STATED GOAL:
Find the string "parts" in the data, then copy every line where it is found.

— START OF DATA LINES —

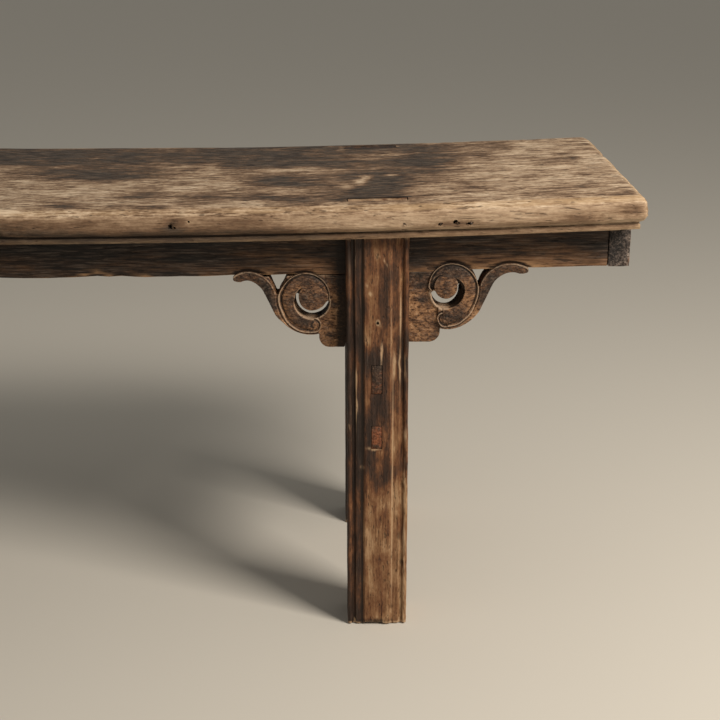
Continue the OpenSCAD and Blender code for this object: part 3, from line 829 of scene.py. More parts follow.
# Draws a closed outline point by point and fills it
def drawFace(name, outline, z):
    deselectAll()
    bpy.ops.mesh.primitive_plane_add(size=1 * mm)
    piece = bpy.context.object
    piece.name = name
    bpy.ops.object.mode_set(mode="EDIT")
    bpy.ops.mesh.select_mode(type="VERT")
    bpy.ops.mesh.select_all(action="SELECT")
    bpy.ops.mesh.merge(type="CENTER")
    bpy.ops.transform.translate(value=(outline[0][0], outline[0][1], z))
    for here, there in zip(outline, outline[1:]):
        step = (there[0] - here[0], there[1] - here[1], 0)
        bpy.ops.mesh.extrude_vertices_move(TRANSFORM_OT_translate={"value": step})
    bpy.ops.mesh.select_all(action="SELECT")
    bpy.ops.mesh.edge_face_add()
    bpy.ops.object.mode_set(mode="OBJECT")
    return piece


def finerOutline(points, longest):
    finer = []
    for here, there in zip(points, points[1:] + points[:1]):
        parts = max(1, math.ceil(math.dist(here, there) / longest(here, there)))
        finer += [[a + (b - a) * at / parts for a, b in zip(here, there)] for at in range(parts)]
    return finer


def extrudeUp(piece, height):
    editWhole(piece)
    bpy.ops.mesh.extrude_region_move(TRANSFORM_OT_translate={"value": (0, 0, height)})
    bpy.ops.mesh.select_all(action="SELECT")
    bpy.ops.mesh.normals_make_consistent(inside=False)
    bpy.ops.object.mode_set(mode="OBJECT")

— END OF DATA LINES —

ANSWER IN FULL:
Continue the OpenSCAD and Blender code for this object: part 3, from line 829 of scene.py. More parts follow.
        parts = max(1, math.ceil(math.dist(here, there) / longest(here, there)))
        finer += [[a + (b - a) * at / parts for a, b in zip(here, there)] for at in range(parts)]